Holder wrote, “the President has concluded that given a number of factors, including a documented history of discrimination, classifications based on sexual orientation should be subject to a more heightened standard of scrutiny.” Under the equal protection clause, laws classifying people are subjected to one of three levels of scrutiny – rational basis, intermediate scrutiny like that applied to sex-based classifications, or strict scrutiny like that applied to race-based classifications.
With some level of heightened scrutiny applied to sexual orientation classifications, as Obama and Holder decided was appropriate based on their analysis of several factors considered when determining the level of scrutiny to apply, the decision that DOMA’s definition of marriage was unconstitutional was relatively straightforward. Department of Justice lawyers have since argued in federal cases from California to Massachusetts that heightened scrutiny should apply to sexual orientation classifications and that, accordingly, DOMA’s federal definition of marriage should be struck down as unconstitutional.
Although being argued in the context of DOMA, however, the level of scrutiny to be applied to sexual orientation classifications would apply across the board — to federal, state and local laws, ordinances and practices.
In fact, on July 1, 2011, in Karen Golinski’s lawsuit seeking equal health insurance benefits for her wife as are offered to an opposite-sex spouse, DOJ filed a significant brief explaining the reasoning behind the Feb. 23, 2011, decision. In it, the administration acknowledged the significant role of both federal and state sexual orientation-based discrimination.
In the Golinski brief — and in several others since — DOJ lawyers spent multiple pages laying out the history of state-based discrimination against gay, lesbian and bisexual people.
It is here where Obama’s enunciated policy position — today and this past June — crosses the path of the legal pursuits of the administration.
If the administration were still defending DOMA and had taken no position on the level of scrutiny to be applied to sexual orientation classifications, then Obama’s statement might mean that his view is that states have unfettered rights to legislate as they they wish on marriage.
But, that is not the circumstances in which he makes these comments. Instead, Obama’s position now is three-fold: (1) he personally supports same-sex marriage; (2) he believes as a policy matter that state, and not federal, law should define marriages, as it always has been in this country; and (3) he believes that there are federal constitutional limitations on those state decisions.
It is true that the administration has not tidily wrapped those strands together. Doing so, by filing an amicus brief in a state marriage lawsuit like the challenge against California’s Proposition 8 would make this point clear to all.
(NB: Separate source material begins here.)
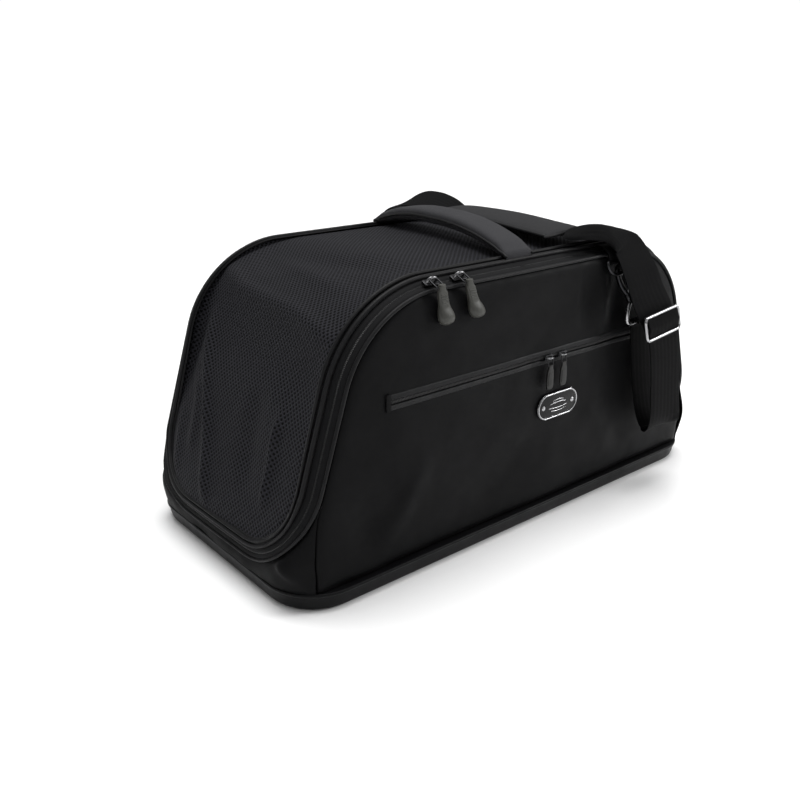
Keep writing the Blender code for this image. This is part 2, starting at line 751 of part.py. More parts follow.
def make_handle():
    sections = []
    for i in range(13):
        share = -1 + 2 * i / 12
        y = HANDLE_END_Y * share
        thick = (14.5 - 8.5 * abs(share) ** 3) * MM
        center = Vector((handle_x(y), y, handle_top(y) - thick / 2))
        right, up = Vector((1, 0, 0)), Vector((0, 0, 1))
        sections.append(ring_section(center, right, up, HANDLE_WIDTH / 2, thick / 2, 10, 0.5))
    loft("handle_grip", sections, "padding")
    pivot(Vector((handle_x(0), 0, handle_top(0))), "handle_grip")
    for label, front in (("front", -1), ("back", 1)):
        half = HANDLE_WIDTH / 2 - 1 * MM
        rows = []
        for y, z in ((105.4, 277.6), (108.5, 275.2), (112, 272.8), (116, 271.2)):
            row = [Vector((handle_x(front * y * MM) + s * half, front * y * MM, z * MM)) for s in (-1, 0, 1)]
            rows.append(row)
        sheet(f"{label}_handle_anchor", rows, 1.6 * MM, lambda p: Vector((0, 0, 1)), "webbing")


# ---- Shoulder strap and its hardware ----

# Centre line of the strap's free stretches, the direction of its width, and how much of the width lies unfolded.
FRONT_ROUTE = (
    ((64, -104.2, 279.5), (1.0, 0.0, 0.0), 1.0),
    ((70, -111.5, 280.3), (0.93, 0.37, 0.0), 0.75),
    ((83, -118, 281.3), (0.75, 0.66, 0.05), 0.6),
    ((98, -122, 280), (0.8, 0.58, 0.12), 0.7),
    ((110, -128, 275), (0.92, 0.35, 0.12), 0.9),
    ((118, -137, 267.5), (0.99, 0.12, 0.1), 1.0),
    ((120, -146, 255.5), (1.0, 0.05, 0.08), 1.0),
    ((122, -152.5, 243), (1.0, 0.0, 0.08), 1.0),
    ((126, -156.5, 230), (1.0, 0.0, 0.1), 1.0),
    ((133, -159.5, 214), (1.0, 0.0, 0.1), 1.0),
    ((143.5, -162.8, 197), (1.0, 0.0, 0.1), 1.0),
    ((152.5, -166.5, 178), (1.0, 0.0, 0.06), 1.0),
    ((158.5, -168.5, 150), (1.0, 0.0, 0.0), 1.0),
    ((163, -169, 118), (1.0, 0.0, -0.04), 1.0),
    ((168, -168.5, 88), (1.0, 0.0, -0.08), 1.0),
    ((172.5, -164.5, 72.5), (1.0, 0.0, -0.08), 1.0),
    ((175, -158, 67.5), (1.0, 0.0, -0.08), 1.0),
    ((174, -151.5, 73), (1.0, 0.0, -0.08), 1.0),
    ((169.5, -147.6, 91), (1.0, 0.0, -0.06), 1.0),
    ((163, -146, 120), (1.0, 0.0, -0.03), 1.0),
    ((156, -146, 152), (1.0, 0.0, 0.0), 1.0),
    ((149.5, -147, 184), (1.0, 0.0, 0.0), 1.0),
)
REAR_ROUTE = (
    ((76, 73, 281), (1.0, 0.0, 0.0), 1.0),
    ((75, 88, 285.5), (0.98, 0.12, 0.0), 1.0),
    ((70, 101, 289), (0.94, 0.3, 0.0), 1.0),
    ((62, 114, 289.5), (0.9, 0.42, -0.05), 1.0),
    ((54, 127, 284.5), (0.87, 0.45, -0.15), 1.0),
    ((47, 138, 271.5), (0.87, 0.42, -0.24), 1.0),
    ((42, 146.5, 251), (0.87, 0.42, -0.26), 1.0),
    ((37, 154, 224), (0.8, 0.55, -0.26), 1.0),
    ((28, 161.5, 196), (0.56, 0.8, -0.2), 1.0),
    ((11, 167, 169), (0.2, 0.97, 0.09), 1.0),
    ((-14, 169.5, 149), (-0.05, 0.94, 0.33), 1.0),
    ((-46, 170, 138), (-0.08, 0.88, 0.46), 1.0),
    ((-78, 169, 138), (-0.05, 0.9, 0.43), 1.0),
    ((-106, 166, 143), (-0.15, 0.96, 0.2), 1.0),
    ((-126, 161, 153), (-0.44, 0.88, -0.19), 1.0),
    ((-139, 154.5, 163), (-0.82, 0.42, -0.38), 1.0),
    ((-143, 149.5, 172.5), (-0.98, 0.06, -0.17), 1.0),
    ((-144.5, 147, 184), (-1.0, 0.0, 0.0), 1.0),
)


def ribbon(name, route, finish):
    """Flat webbing along a route."""
    rows = []
    for point, lie, share in route:
        reach = Vector(lie).normalized() * WEB_WIDTH / 2 * share
        rows.append([mm(*point) - reach, mm(*point), mm(*point) + reach])
    item = sheet(name, rows, WEB_THICKNESS, lambda p: Vector((0, 0, 1)), finish)
    item.modifiers["thickness"].offset = 0
    return item


def make_strap():
    ribbon("strap_front", FRONT_ROUTE, "webbing")
    ribbon("strap_rear", REAR_ROUTE, "webbing")
    stations = (
        (-101, 64, 279.2, 0.62),
        (-98, 64.5, 279.3, 0.86),
        (-90, 66.5, 279.6, 1.0),
        (-60, 71, 280.3, 1.0),
        (-30, 76, 281, 1.0),
        (0, 79, 281.5, 1.0),
        (30, 79, 281.6, 1.0),
        (57, 77.5, 281.4, 1.0),
        (67, 76.5, 281.2, 0.86),
        (70, 76, 281, 0.62),
    )
    sections = []
    for y, x, z, share in stations:
        right, up = Vector((1, 0.08, 0)), Vector((0, 0, 1))
        half_width, half_thick = PAD_WIDTH / 2 * (0.8 + 0.2 * share), PAD_THICKNESS / 2 * share
        sections.append(ring_section(mm(x, y, z), right, up, half_width, half_thick, 10, 0.5))
    loft("shoulder_pad", sections, "padding")


def make_adjuster():
    """A flat frame with a middle bar, lying on the strap's front leg."""
    half_l, half_h, bar = ADJUSTER_LENGTH / 2, ADJUSTER_HEIGHT / 2, 3.2 * MM
    chamfer = 3 * MM
    edge = [(half_l, -half_h + chamfer), (half_l, half_h - chamfer), (half_l - chamfer, half_h)]
    edge += [(-half_l + chamfer, half_h), (-half_l, half_h - chamfer), (-half_l, -half_h + chamfer)]
    edge += [(-half_l + chamfer, -half_h), (half_l - chamfer, -half_h)]
    slots = []
    for low, high in ((-half_h + bar, -bar / 2), (bar / 2, half_h - bar)):
        x = half_l - bar
        slots.append([(-x, low), (x, low), (x, high), (-x, high)])
    frame = plate("strap_adjuster", [edge, *slots], ADJUSTER_THICKNESS, 0, "nickel")
    frame.location = mm(146.5, -168.8, 188)
    frame.rotation_euler = (math.pi / 2 - math.radians(9), -math.radians(6), 0)


def turned(points, front):
    """Front hardware as it is; the back's is the same turned half a turn about the bag's middle."""
    return [Vector((p.x * -front, p.y * -front, p.z)) for p in points]


def make_clip(label, front):
    tab_y_z = ((120.2, 265.6), (124, 266.0), (128.5, 265.4), (133, 263.6), (136.4, 260), (137.6, 254.6))
    rows = []
    for y, z in tab_y_z:
        rows.append(turned([mm(x, -y, z) for x in (90.5, 103, 115.5)], front))
    sheet(f"{label}_ring_tab", rows, 1.5 * MM, lambda p: Vector((0, front, 1)), "webbing")

    bow = [mm(89, -138.4, 252), mm(117, -138.4, 252)]
    for i in range(7):
        angle = math.pi * i / 6
        reach = math.sin(angle)
        bow.append(mm(103 + 14.5 * math.cos(angle), -139.4 - 2.5 * reach, 250 - 10 * reach))
    tube(f"{label}_d_ring", turned(bow, front), 1.8 * MM, "nickel", cyclic=True)

    hook = [mm(121, -141.5, 217), mm(116, -138.6, 223.5), mm(111, -137.6, 231.5), mm(107, -137.4, 239.5)]
    hook += [mm(104.6, -138.5, 245.5), mm(104, -141.5, 248.3), mm(104.6, -144.8, 247.2)]
    hook += [mm(106.4, -146.2, 243.6), mm(108, -146.4, 240)]
    tube(f"{label}_snap_hook", turned(hook, front), 2.2 * MM, "black_metal")

    gate = [mm(109, -146.3, 237.2), mm(118.6, -144.2, 221.4)]
    tube(f"{label}_snap_gate", turned(gate, front), 1.5 * MM, "nickel")
    pivot(turned(gate, front)[-1], f"{label}_snap_gate")

    eye = [mm(117, -147.5, 188.6), mm(173, -147.5, 188.6), mm(175, -147.3, 194), mm(165, -147, 202)]
    eye += [mm(146, -146.5, 207.5), mm(129, -146, 210.5), mm(120.5, -146, 209), mm(116.5, -146.8, 200)]
    tube(f"{label}_strap_eye", turned(eye, front), 2.0 * MM, "nickel", cyclic=True)


clear_scene()
PARTS = new_collection(OBJECT_NAME)
CUTTERS = new_collection("cutters")

make_tray()
make_floor()
make_panel("front_panel", -1)
make_panel("back_panel", 1)
make_liner("front_liner_board", -1)
make_liner("back_liner_board", 1)
make_pocket()
make_badge()
make_gusset("left_end_gusset", -1)
make_gusset("right_end_gusset", 1)
make_band()
make_hoops()
make_roof()
make_door("left_end_door", -1)
make_door("right_end_door", 1)
pivot(Vector((-HINGE_X, 0, HINGE_Z)), "left_end_door", "left_door_tape", "left_door_piping")
pivot(Vector((HINGE_X, 0, HINGE_Z)), "right_end_door", "right_door_tape", "right_door_piping")
make_main_zip()
make_pocket_zip()
make_handle()
make_strap()
make_adjuster()
make_clip("front", -1)
make_clip("back", 1)
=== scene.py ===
"""Looks of a soft pet carrier bag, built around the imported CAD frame.

Metres, +Z up. X runs along the bag and -Y faces the front panel.
"""

import math

import bmesh
import bpy
import numpy as np
from mathutils import Matrix, Vector, noise


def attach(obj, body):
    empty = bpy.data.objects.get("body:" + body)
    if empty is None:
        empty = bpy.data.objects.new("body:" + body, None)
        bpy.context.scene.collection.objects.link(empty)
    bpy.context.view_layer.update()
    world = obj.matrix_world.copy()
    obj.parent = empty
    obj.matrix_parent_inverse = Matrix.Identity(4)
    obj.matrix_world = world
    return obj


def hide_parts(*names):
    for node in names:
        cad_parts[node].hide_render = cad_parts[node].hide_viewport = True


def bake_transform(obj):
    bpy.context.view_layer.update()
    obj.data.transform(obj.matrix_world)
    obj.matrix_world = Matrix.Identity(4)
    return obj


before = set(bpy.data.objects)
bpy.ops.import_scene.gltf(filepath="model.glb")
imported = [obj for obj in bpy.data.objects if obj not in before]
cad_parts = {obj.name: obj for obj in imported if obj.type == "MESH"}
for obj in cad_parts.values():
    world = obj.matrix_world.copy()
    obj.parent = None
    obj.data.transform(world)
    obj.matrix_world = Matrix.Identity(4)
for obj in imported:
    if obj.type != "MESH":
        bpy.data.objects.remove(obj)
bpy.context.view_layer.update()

MM = 0.001

# The bag's form, as in the CAD.
ARCH_RADIUS, ARCH_X, ARCH_Z = 99 * MM, 128 * MM, 158 * MM
LEAN = math.radians(17.6)
SIDE_STOP = math.pi / 2 - LEAN
KNEE_Z, LEAN_END_Z, FOOT_SLOPE = 98 * MM, 45 * MM, 0.07
PANEL_Y, MESH_Y, BAND_RISE = 131 * MM, 113 * MM, 9 * MM
BAND_TILT = math.atan2(BAND_RISE, PANEL_Y - MESH_Y)
BAND_WIDTH = math.hypot(BAND_RISE, PANEL_Y - MESH_Y)
U_BOTTOM, U_RADIUS = (31 * MM, 45 * MM), (80 * MM, 62 * MM)
CORNER_FROM_Y, TRAY_CORNER = 89.5 * MM, 50 * MM
LIP_X, LIP_Y = 280 * MM, 139.5 * MM
BODY_BOTTOM = 18.3 * MM
PANEL_TOP = 257 * MM
ROOF_CROWN = 5 * MM
POCKET_Z, SLIT_HALF_X, SLIT_HALF_Z = 173 * MM, 183.5 * MM, 2.6 * MM
HANDLE_X, HANDLE_END_Y, HANDLE_SKEW = -13 * MM, 104 * MM, 30 * MM
HANDLE_HALF, HANDLE_FOOT_Z = 18 * MM, 0.279


def mm(*values):
    return Vector(values) * MM


def smooth(t):
    t = min(max(t, 0.0), 1.0)
    return t * t * (3 - 2 * t)


def bell(value, middle, width):
    """1 at middle, falling off smoothly over about width on each side."""
    return math.exp(-(((value - middle) / width) ** 2))


def ripple(x, y, z, size):
    """Smooth noise from -1 to 1 with features about size across."""
    return noise.noise(Vector((x, y, z)) / size)


# ---- The bag's form ----


def handle_x(y):
    """The carry handle's middle; the roof's two pieces meet under it."""
    return HANDLE_X + HANDLE_SKEW * (y / HANDLE_END_Y + 1) / 2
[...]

But, even in the absence of such a public declaration, lawyers working on and judges considering these cases already have acknowledged the importance of the DOJ position on DOMA in state-law cases. The day that the DOJ decision was announced in February 2011, lawyers for the plaintiffs challenging Proposition 8 told the judge that the DOJ’s decision represented a “material,” or significant, development.
As the lawyers then wrote, “The conclusion of the United States that heightened scrutiny applies to classifications based on sexual orientation is unquestionably correct. Proposition 8 cannot survive the requirements of heightened scrutiny because its invidious discrimination against gay men and lesbians could not conceivably further an important government interest.”
As that brief — filed by Ted Olson, David Boies and the other lawyers representing those plaintiffs — makes clear, Obama’s legal, policy and personal views are not in any way contradictory and present a clear path forward toward the advancement of marriage equality across the country.